В июле или первой половине августа Гоголь жил на даче у Шевыревых, где именно — нам неизвестно. Там с ним встретился упоминавшийся ранее Н. В. Берг, описавший жизнь Гоголя в этой подмосковной усадьбе:
«В 1851 году мне случилось жить с Гоголем на даче у Шевырева, верстах в 20 от Москвы, по Рязанской дороге. Как называлась эта деревня, не припомню. Я приехал прежде, по приглашению, и мне был предложен для житья уединенный флигель, окруженный старыми соснами. Гоголя совсем не ждали. Вдруг в тот же день после обеда подкатила к крыльцу наемная карета на паре серых лошадей, и оттуда вышел Гоголь в своем испанском плаще и серой шляпе… суетившийся хозяин просил меня уступить Гоголю флигель… Мне отвели комнату в доме, а Гоголь перебрался ту же минуту во флигель со своими портфелями (интересно, что Гоголь никогда не расставался, со своими материалами, продолжая работу над рукописями и во время своих кратких пребываний у знакомых. — Б. З.)… Шевырев ходил к нему, и они вместе читали и перечитывали написанное. Это делалось с такою таинственностью, что можно было думать, что во флигеле, под сенью старых сосен, таятся заговорщики…»6
Как бы подтверждая наблюдения Берга, Гоголь впоследствии писал Шевыреву: «Убедительно прошу тебя не сказывать никому о прочитанном, ни даже называть мелких сцен и лиц героев… две последние главы, кроме тебя, никому неизвестны»7. Нам кажается, что эта «таинственность» вызывалась неуверенностью Гоголя в своем далеко еще не законченном труде. После смерти писателя, вспоминая эти дни, Шевырев писал его двоюродной сестре4 М. Н. Синельниковой: «Из второго тома он читал мне летом, живучи у меня на даче, около Москвы, семь глав. Он читал их, можно сказать, наизусть по написанной канве, содержа окончательную отделку в голове своей»8.

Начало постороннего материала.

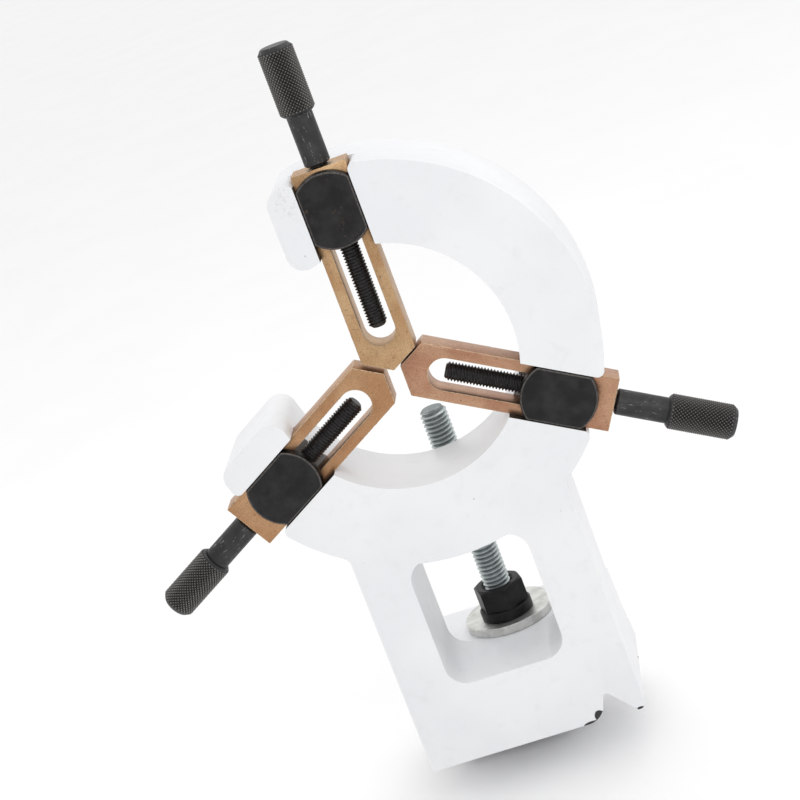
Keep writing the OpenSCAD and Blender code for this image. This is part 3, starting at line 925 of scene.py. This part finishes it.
def surround(front, back):
    """White light from all round, dimmer from the front (-Y) than from the back."""
    world = bpy.data.worlds.new("studio")
    world.use_nodes = True
    tree = world.node_tree
    tree.nodes.clear()
    output = tree.nodes.new("ShaderNodeOutputWorld")
    background = tree.nodes.new("ShaderNodeBackground")
    direction = tree.nodes.new("ShaderNodeTexCoord")
    split = tree.nodes.new("ShaderNodeSeparateXYZ")
    level = tree.nodes.new("ShaderNodeMapRange")
    level.interpolation_type = "SMOOTHSTEP"
    for i, bound in enumerate((-0.8, 0.9, front, back)):
        level.inputs[1 + i].default_value = bound
    tree.links.new(direction.outputs["Generated"], split.inputs[0])
    tree.links.new(split.outputs["Y"], level.inputs["Value"])
    tree.links.new(level.outputs[0], background.inputs["Strength"])
    tree.links.new(background.outputs[0], output.inputs["Surface"])
    bpy.context.scene.world = world


def softbox(name, direction, distance, size, watts):
    """A square soft light that looks at the middle of the object."""
    middle = (cad_low + cad_high) / 2
    light = bpy.data.lights.new(name, "AREA")
    light.shape = "SQUARE"
    light.size = size
    light.energy = watts
    obj = bpy.data.objects.new(name, light)
    obj.location = middle + Vector(direction).normalized() * distance
    obj.rotation_euler = (middle - obj.location).to_track_quat("-Z", "Y").to_euler()
    bpy.context.scene.collection.objects.link(obj)


def camera():
    """A long lens, a little to the right of the front and above it, rolled as the picture is."""
    data = bpy.data.cameras.new("camera")
    data.sensor_width = 36.0
    data.lens = 99.17
    data.shift_x = 0.0047
    data.clip_end = 200.0
    obj = bpy.data.objects.new("camera", data)
    obj.location = (0.10408, -0.69134, 0.32530)
    obj.rotation_mode = "QUATERNION"
    obj.rotation_quaternion = (0.794372, 0.581458, 0.154913, -0.082956)
    bpy.context.scene.collection.objects.link(obj)
    bpy.context.scene.camera = obj


build_object()
floor()
surround(0.93, 1.40)
softbox("key", (0.3, -1.0, 0.8), 1.2, 0.9, 3.0)
softbox("top", (0.5, 0.3, 1.6), 1.1, 0.7, 1.4)
camera()
bpy.context.scene.view_settings.view_transform = "Standard"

22 августа профессор И. М. Снегирев, которому в 1841 году был послан Московским цензурным комитетом отзыв о первом томе «Мертвых душ», заносит в свой дневник: «День коронации императора Николая I… Ездил в 4 гимназию в доме Пашкова смотреть с бельведера иллюминацию Кремля, великолепно освещенного. Там виделись с семьей г. Нази??? с Гоголем и Погодиным»9. Замечательный памятник русской архитектуры — бывший дом Пашкова — ныне занят Государственной ордена Ленина библиотекой СССР им. В. И. Ленина (Моховая, № 1). Небезынтересно свидетельство одного из учеников этой гимназии о том, что широко раскрывшаяся перед Гоголем панорама Москвы напомнила ему Рим: на вышке дома «между собравшимися звездоносцами выделялся одетый в черный сюртук, худой, длинноносый, невзрачный человечек, на которого со вниманием смотрели все знатные гости наши, а воспитанники просто поедали его глазами. Это был знаменитый автор „Мертвых душ“ Н. Гоголь. Помню, как он, долго любуясь на расстилавшуюся под его ими грандиозно освещенную нашу матушку Москву, задумчиво произнес: „Как это зрелище напоминает мне вечный город“»10.